The emotions are still raw.

When SSI disappeared, thousands of direct and supply chain posts went with it.

Many of the former workers are, thankfully, back in work, although the taskforce set up to assist with job applications, re-training and advice on setting up a business, has admitted a significant number are picking up lighter pay packets than they once did.

Many of them were encouraged to study for qualifications to aid their future prospects.

Such advice may be fine for young lads starting out or those in their 30s and 40s, but what do you do when you’re in your early 60s and are relying on savings because you haven’t, as Mr Bradley puts it, had “the big pay out?”

T HE pair admit they tried hard to secure work, but said they understand why some firms chose workers with greater mileage left in their careers.

“I have thrown the towel in”, says Mr Bradley, an air of dejection in his voice. “The towel is in the middle of the ring.”

The 62-year-old sent off countless CVs to companies and was given an opportunity with Virgin Media.

“It was flattering they were going to give me an interview but when I saw the kids, with their headphones on answering the phone calls for eight hours a day, I knew then it wasn’t for me.”

Mr Pidgeon speaks of a similar experience. He said: “I expected to get a job as a fitter but I realised there were 200 lads going for the same jobs and knew I would not be first in the list.”

Mr Bradley, who lives in Saltburn, sits back in his chair as he remembers the day SSI collapsed into liquidation.

It is a sobering experience to hear him speak of that moment, which came with a double meaning.

He said: “I got a phone call and was just told to go home and not come in tomorrow. The message was ‘clear your locker and go’. I had to go into the house and tell the wife I was finished.

“My son, who also worked there, was at home and he knew nothing about it. It was brutal but we knew it was coming.
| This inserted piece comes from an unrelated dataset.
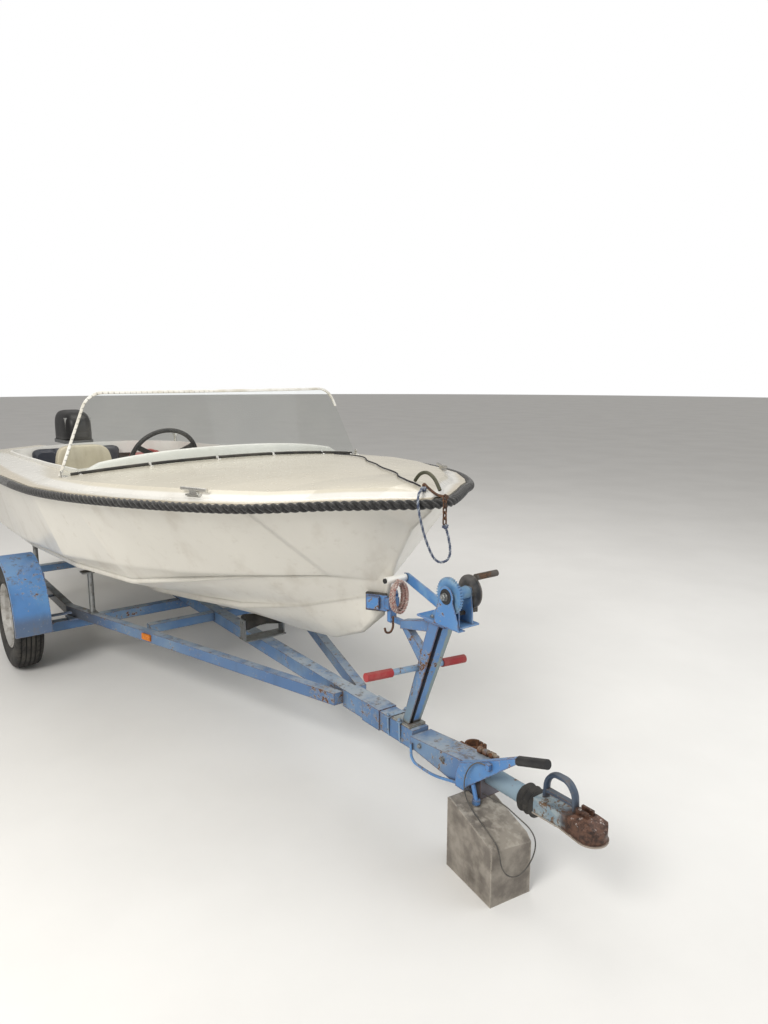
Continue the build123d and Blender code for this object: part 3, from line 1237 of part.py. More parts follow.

We would ask the bosses how we were doing and they would say ‘we’ve got orders for the next month’.

“We were clinging on by our fingernails.”

But it is not just the workers that have felt the pain.

Redcar’s high street is a shadow of its former self, with mock shop frontages masquerading as outlets to hide empty units.

When a bastion of the local employment landscape slips away, so does disposable income.

“It’s had a devastating effect on Redcar”, says Mr Pidgeon.

“The economy has just caved in.”

Earlier this month, the situation took another twist when Lord Michael Heseltine, drafted in as a figurehead for the regeneration of the sprawling former SSI site, was sacked as a Government advisor for rebelling over Brexit in the House of Lords.

Redcar MP Anna Turley has since called on Prime Minister Theresa May to ensure the overhaul continues without the veteran Tory peer, so Conservative ministers can repair “the damage they have done”.

Yet not all hope has been lost.

Mr Pidgeon and Mr Bradley are part of the Middlesbrough Football Club Foundation’s Team Talk project, which is a support mechanism for those aged over 40 who have been made redundant.

While political posturing and uncertainties over funding for the massive clean-up of the steelworks continues, Team Talk is playing a crucial role in giving ex-workers a lift.

The scheme runs weekly ‘Boot Room’ sessions and offers expert advice on subjects such as job applications and pensions, as well as health checks and volunteering opportunities.

The programme exists in the main thanks to £12,000 funding from the Spirit of Teesside charity calendar, which was spearheaded by Middlesbrough left-back George Friend and his team-mates in response to the closure of SSI and the region’s economic difficulties.

“We are men”, says Mr Bradley, who, alongside Mr Pidgeon, is wearing an MFC Foundation hooded top. “Men do not like admitting they have problems.”

The impact of no longer being the main breadwinner weighs heavily on some of the men’s shoulders admits Claire Streeter, the programme’s social inclusion co-ordinator.

However, she says the scheme has a number of objectives to combat such reticence, pointing towards a recent visit to Newcastle Airport, where time in the base’s fire training academy was complemented by an opportunity to look at jobs across the site.

She added: “These people have been the main income earners all their lives, so these events are all about getting them out and lifting their spirits.

“This is all about showing them different things they may not have thought about or considered.”

Perhaps men don’tlike admitting their problems, but with the Foundation’s help hope remains strong that many others affected by SSI can properly start to leave those dark days behind.